SOME IMMIGRANTS OVER-SPECIALIZED

He pointed out that university training in the USSR is much more specialized than in the West and therefore it is almost impossible to find a newcomer exactly the same job he had in the Soviet Union. As a result, many immigrants are simply not trained broadly enough to cope with the demands of Israel’s employment market which expects a professional to have diversified skills within his field. For example, dental technicians from the USSR must take extensive courses here to qualify to practice dentistry in Israel.

Another problem is that the general academic standards of university-trained Russian immigrants is higher than that of the Israeli society as a whole and it is unavoidable that some newcomers would feel that they have come from a center of culture and science to a rather provincial environment, Dominitz said.

Between 1971-1975, about 110,000 Russian Jews immigrated to Israel of whom 43.3 percent were university-trained professionals or had other occupations that required very high skills. “If the State is not prepared to absorb university-trained people at all levels there will be no immigration.

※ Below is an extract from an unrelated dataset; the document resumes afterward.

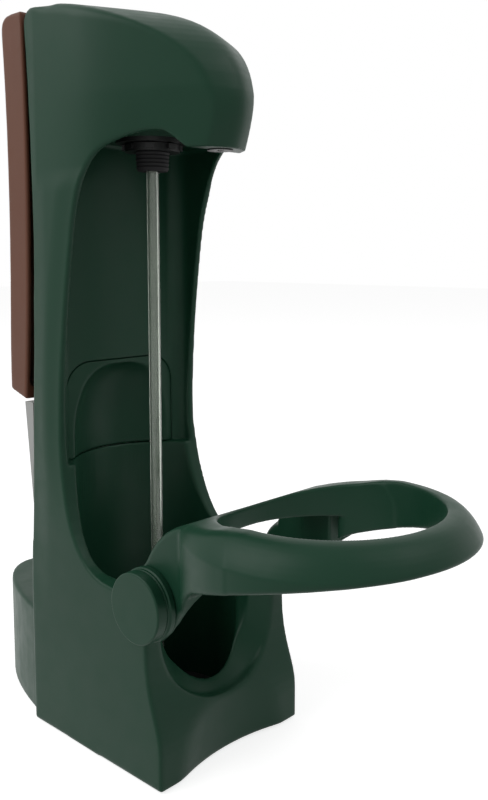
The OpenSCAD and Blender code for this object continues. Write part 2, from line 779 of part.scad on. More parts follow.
// The ring clamps the bellows' flange and carries the air outlet
module bellows_ring() {
    ring_y = base_y + 1.2;
    color(black) difference() {
        union() {
            difference() {
                rod_y(bellows_r + 3.5, 0, [base_y, ring_y + 1.2], bellows_z);
                rod_y(bellows_r + 0.4, 0, [ring_y, far], bellows_z);
                rod_y(bellows_r + 2.1, 0, [0, ring_y], bellows_z);
            }
            slab([port_x - 5, port_x + 5], [base_y, port_y + 5],
                [bellows_z + bellows_r + 2.6, bellows_z + bellows_r + 7]);
        }
        translate([port_x, port_y, 0]) cylinder(r = 1.2, h = far);
    }
}

// A coil of one unbroken wire between its two seats, with straight ends
function coil_points() = let (y0 = base_y + wire_d / 2 + 0.1, y1 = spring_end - wire_d / 2 - 0.1,
    rise = (y1 - y0) / curls) concat(
    [[-wire_d, y0, spring_z + spring_r]],
    [for (i = [0:8 * curls]) let (a = 90 - 360 * i / 8)
        [spring_r * cos(a), y0 + rise * i / 8, spring_z + spring_r * sin(a)]],
    [[wire_d, y1, spring_z + spring_r]]);

module return_spring() {
    color(steel) sweep(coil_points(), wire_d / 2, 6, function(i) [0, 1, 0]);
}

module intake_valve() {
    color(rubber) {
        rod_y(valve_stem_r, 0, [chassis_y - 1, base_y + 0.5], bellows_z);
        rod_y(6, 0, [base_y, base_y + 0.8], bellows_z);
        rod_y(2.4, 0, [chassis_y - 1.4, chassis_y - 0.1], bellows_z);
    }
}

module check_valve() {
    color(clear) translate([port_x, port_y, 0]) {
        translate([0, 0, valve_z[0]]) cylinder(r = 3.2, h = 4);
        translate([0, 0, valve_z[0] + 4]) cylinder(r = 5, h = 12);
        translate([0, 0, valve_z[0] + 16]) cylinder(r = 2, h = 4);
    }
}

// Hoses run in one plane: straight off the socket, over in quarter turns and down
function over(x, y0, y1, z0, z1, r, top) = let (s = sign(y1 - y0), n = 6) concat(
    [[x, y0, z0]],
    [for (i = [0:n]) let (a = 90 * i / n) [x, y0 + s * r * (1 - cos(a)), top - r + r * sin(a)]],
    [for (i = [0:n]) let (a = 90 * i / n) [x, y1 - s * r * (1 - sin(a)), top - r + r * cos(a)]],
    [[x, y1, z1]]);

module air_hose() {
    color(clear) sweep(over(port_x, 0, port_y, barb_top, valve_z[1], hose_bend, hose_run),
        air_hose_r, 10, function(i) [1, 0, 0]);
}

module delivery_hose() {
    color(clear) sweep(over(0, 0, -spout_y, barb_top, spout_top, hose_bend, hose_run),
        drink_hose_r, 10, function(i) [1, 0, 0]);
}

module stopper_socket() {
    color(black) difference() {
        union() {
            translate([0, 0, under_z - flange_h]) cylinder(r = socket_r + 6, h = flange_h);
            translate([0, 0, under_z - flange_h])
                cylinder(r = socket_r, h = socket_top - under_z + flange_h);
            translate([0, 0, socket_top]) cylinder(r = drink_hose_r - 0.6, h = barb_top - socket_top);
            translate([port_x, 0, socket_top]) cylinder(r = air_hose_r - 0.6, h = barb_top - socket_top);
        }
        translate([0, 0, under_z - flange_h - 1]) cylinder(r = spigot_r + run_gap, h = 17);
        translate([0, 0, under_z]) cylinder(r = 1.6, h = far);
        translate([port_x - 1.4, 0, under_z]) cylinder(r = 0.8, h = far);
    }
}

module socket_nut() {
    color(black) translate([0, 0, under_z + wall]) difference() {
        cylinder(r = socket_r + 5, h = 4, $fn = 6);
        translate([0, 0, -1]) cylinder(r = socket_r, h = 6);
    }
}

module stopper_collar() {
    color(black) difference() {
        union() {
            translate([0, 0, lip_z]) cylinder(r = collar_r, h = collar_h);
            for (i = [0:tabs - 1]) {
                rotate([0, 0, 360 * i / tabs]) slab([collar_r - 2, collar_r + 1.3], [-2.2, 2.2],
                    [lip_z + 0.8, collar_top - 0.4]);
            }
            translate([0, 0, lip_z]) cylinder(r = spigot_r, h = spigot_top - lip_z);
        }
        translate([0, 0, lip_z - 1]) cylinder(r = tube_r, h = far);
        translate([0, 0, seal_z]) rotate_extrude() polygon([[spigot_r - 1.5, -0.8],
            [spigot_r + 1, -0.8], [spigot_r + 1, 0.8], [spigot_r - 1.5, 0.8]]);
    }
}

module stopper_seal() {
    color(rubber) translate([0, 0, seal_z]) rotate_extrude()
        translate([spigot_r - 0.73, 0]) circle(r = 0.75, $fn = 24);
}

module stopper_plug() {
    color(rubber) translate([0, 0, lip_z - plug_h]) rotate_extrude() polygon([[tube_r, 0],
        [spigot_r - 0.6, 0], [spigot_r, 0.8], [spigot_r + 1, plug_h], [tube_r, plug_h]]);
}

module dip_tube() {
    color(clear) translate([0, 0, seat_z + tube_gap]) difference() {
        cylinder(r = tube_r, h = spigot_top - seat_z - tube_gap);
        translate([0, 0, -1]) cylinder(r = tube_r - 1, h = far);
    }
}

module spout_nozzle() {
    color(black) translate([0, -spout_y, under_z - 8.6]) difference() {
        union() {
            cylinder(r = spout_r + 2, h = 0.6);
            cylinder(r = spout_r, h = 12);
            cylinder(r = drink_hose_r - 0.6, h = spout_top - under_z + 8.6);
        }
        translate([0, 0, -1]) cylinder(r = 1.8, h = far);
    }
}

// Spring clips round the hoses' four ends
module hose_clips() {
    ends = [[0, 0, barb_top, drink_hose_r], [0, -spout_y, spout_top, drink_hose_r],
        [port_x, 0, barb_top, air_hose_r], [port_x, port_y, valve_z[1], air_hose_r]];
    color(steel) for (e = ends) {
        translate([e[0], e[1], e[2] + 0.3]) difference() {
            cylinder(r = e[3] + 0.8, h = 2);
            translate([0, 0, -1]) cylinder(r = e[3] + run_gap, h = 4);
        }
    }
}

// Every node is drawn about the bottle's axis and moved so that the origin is under the middle
module placed() {
    translate([0, shift_y, 0]) children();
}

placed() body_shell();
placed() bottle_cradle();
placed() rear_panel();
placed() base_plate();
placed() rubber_feet();
placed() bottle_pad();
placed() base_screws();
placed() cradle_screws();
placed() panel_screws();
placed() glass_yoke();
placed() mirror([1, 0, 0]) knob();  // knob_left
placed() knob();  // knob_right
placed() mirror([1, 0, 0]) knob_stud();  // knob_stud_left
placed() knob_stud();  // knob_stud_right
placed() yoke_washers();
placed() pivot_inserts();
placed() pump_lever();
placed() lever_pin();
placed() pin_clips();
placed() push_pad();
placed() pump_chassis();
placed() chassis_screws();
placed() bellows();
placed() bellows_ring();
placed() return_spring();
placed() intake_valve();
placed() check_valve();
placed() air_hose();
placed() stopper_socket();
placed() socket_nut();
placed() stopper_collar();
placed() stopper_seal();
placed() stopper_plug();
placed() dip_tube();
placed() delivery_hose();
placed() spout_nozzle();
placed() hose_clips();
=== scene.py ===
# %% [markdown]
# # A manual cider pourer
# The green housing has a round bay, and a stopper with a dip tube hangs over it. The brown lever
# at the rear squeezes a bellows. Hoses in the head run to the spout at its tip, and a ring on two
# arms stands in front.
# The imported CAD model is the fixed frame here. Hard inner parts keep their CAD meshes and get
# materials, and each moulding that shows is made again with the soft edges of a real one.

# %% Load the frame
import functools
import itertools
import math

import bpy
import numpy as np
from mathutils import Matrix, Vector


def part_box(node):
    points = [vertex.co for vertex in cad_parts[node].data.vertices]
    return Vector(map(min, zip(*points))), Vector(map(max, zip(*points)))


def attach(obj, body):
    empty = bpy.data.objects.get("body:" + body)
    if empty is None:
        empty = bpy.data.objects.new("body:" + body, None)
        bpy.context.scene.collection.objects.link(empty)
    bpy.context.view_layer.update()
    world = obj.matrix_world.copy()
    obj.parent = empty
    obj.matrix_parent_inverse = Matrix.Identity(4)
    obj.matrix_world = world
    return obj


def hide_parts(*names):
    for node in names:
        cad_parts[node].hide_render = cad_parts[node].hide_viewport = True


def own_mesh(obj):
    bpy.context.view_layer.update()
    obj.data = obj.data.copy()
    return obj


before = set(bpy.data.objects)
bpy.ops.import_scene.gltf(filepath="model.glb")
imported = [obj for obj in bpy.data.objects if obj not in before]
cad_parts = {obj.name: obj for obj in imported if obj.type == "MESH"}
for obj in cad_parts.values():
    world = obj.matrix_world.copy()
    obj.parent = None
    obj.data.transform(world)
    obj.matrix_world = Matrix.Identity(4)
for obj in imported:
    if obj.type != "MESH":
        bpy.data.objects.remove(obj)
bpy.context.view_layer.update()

# %% [markdown]
# ## Units and places
# Shapes are worked out in millimetres about the bay's axis, as a mould maker would draw them,
# and moved into the frame in metres at the end. The main sizes are read from the CAD nodes, and
# the smaller ones stand beside the moulding that they belong to.

# %% Sizes from the frame
MM = 0.001
tube_low, tube_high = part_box("dip_tube")
AXIS_Y = (tube_low.y + tube_high.y) / 2 / MM


def corners(node):
    """A node's lowest and highest corners in millimetres about the bay's axis."""
    low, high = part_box(node)
    shift = np.array([0, AXIS_Y, 0])
    return np.array(low) / MM - shift, np.array(high) / MM - shift


shell_low, shell_high = corners("body_shell")
yoke_low, yoke_high = corners("glass_yoke")
stud_low, stud_high = corners("knob_stud_right")
socket_low, socket_high = corners("stopper_socket")
lever_low, lever_high = corners("pump_lever")
pad_low, pad_high = corners("bottle_pad")

HALF_W = shell_high[0]
FOOT_H = shell_low[2]
TOP_Z = shell_high[2]
NOSE_Y = shell_high[1]
UNDER_Z = socket_low[2] + 2
RING_R = yoke_high[0]
RING_Y = yoke_low[1] + RING_R
RING_TOP = yoke_high[2]
PIVOT_Y = (stud_low[1] + stud_high[1]) / 2
PIVOT_Z = (stud_low[2] + stud_high[2]) / 2
BAY_R = pad_high[0] + 0.3
LEVER_HALF = lever_high[0]
print(f"housing {2 * HALF_W:.1f} wide, {TOP_Z:.1f} high; ring {2 * RING_R:.0f} wide at"
      f" {RING_Y:.1f}; pivot {PIVOT_Y:.1f}, {PIVOT_Z:.1f}; bay {BAY_R:.1f}")

# %% [markdown]
# ## The camera
# It stands left of the front, a little above the middle, where the photograph was taken from.
# Its place was found by matching the corners of the base, the knob and the ring.

# %% Camera
IMAGE_W, IMAGE_H = 488, 800
FOCAL_PX = 884.2
CENTRE_PX = (278.9, 355.8)
CAMERA_AT = (-0.293, -0.3459 + AXIS_Y * MM, 0.2438)
LOOK_DOWN, LOOK_RIGHT, LEAN = math.radians(6.4), math.radians(48.3), math.radians(0.2)

camera_data = bpy.data.cameras.new("camera")
camera_data.sensor_width = 36
camera_data.lens = FOCAL_PX / IMAGE_H * camera_data.sensor_width
camera_data.shift_x = (IMAGE_W / 2 - CENTRE_PX[0]) / IMAGE_H
camera_data.shift_y = (CENTRE_PX[1] - IMAGE_H / 2) / IMAGE_H
camera = bpy.data.objects.new("camera", camera_data)
turn = (Matrix.Rotation(-LOOK_RIGHT, 4, "Z") @ Matrix.Rotation(math.pi / 2 - LOOK_DOWN, 4, "X")
        @ Matrix.Rotation(LEAN, 4, "Z"))
camera.matrix_world = Matrix.Translation(CAMERA_AT) @ turn
bpy.context.scene.collection.objects.link(camera)
bpy.context.scene.camera = camera
print(f"lens {camera_data.lens:.1f} mm, shift {camera_data.shift_x:.3f},"
      f" {camera_data.shift_y:.3f}")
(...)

Doctors will not become farmers,” Dominitz said. But generally he is satisfied with the standard of absorption here. Israel, believe it or not, is competitive with the United States as far as its ability to absorb Russian Jews is concerned, he said. He observed that in the U.S. nobody helps a Russian physician establish a practice but in Israel every attempt is made to find work for doctors despite the difficulty of finding positions for 2000 physicians who arrived in less than five years.

STATE SUBSIDIES

“We compromise between the needs and the possibilities,” Dominitz said. The main problem with emigre physicians is to find a job that carries status. “A person who was considered a specialist in Moscow in a specific field is of little value here if he is not well trained in additional fields,” he said. He noted however, that there are several solutions to the problem or at least attempts to solve it, some of which are already in practice.

For example, the State subsidizes the first year and sometimes the second year of work in Israel in cases where the employer has a job to offer but cannot afford to pay a full time salary under existing conditions. The employer commits himself to employ the immigrant after a trial period provided that the employe meets professional standards. Until the trial period ends, the immigrant’s salary is paid by the Absorption Ministry, Dominitz said. This practice has been relatively successful. Up to now, 85 percent of the immigrant workers receiving subsidies have been absorbed.

However, at the moment, many employers hesitate to commit themselves to future jobs because of uncertain economic prospects, Dominitz said.

Another solution which has had considerable success has been the establishment of loan funds that enable an immigrant to establish his own private business, usually a science-based industry. In general, Dominitz said, the entire economy of the nation is becoming more science-oriented in order, among other things, to provide jobs for scientifically trained immigrants. He noted that Prof. Yirmiyahu Baranov of Beersheba University, an internationally prominent hydrodynamics expert, has received a research project contract from the U.S. Navy, which has already provided jobs for Russian immigrants.

But at the top of the list of university-trained scientists from the USSR is a group of “elite” professionals for whom re-training is not possible and for whom it would be a waste of their skills. In the case of these people, the science absorption center of the Absorption Ministry provides funds and projects that enables this group to develop their skills to the maximum, Dominitz said.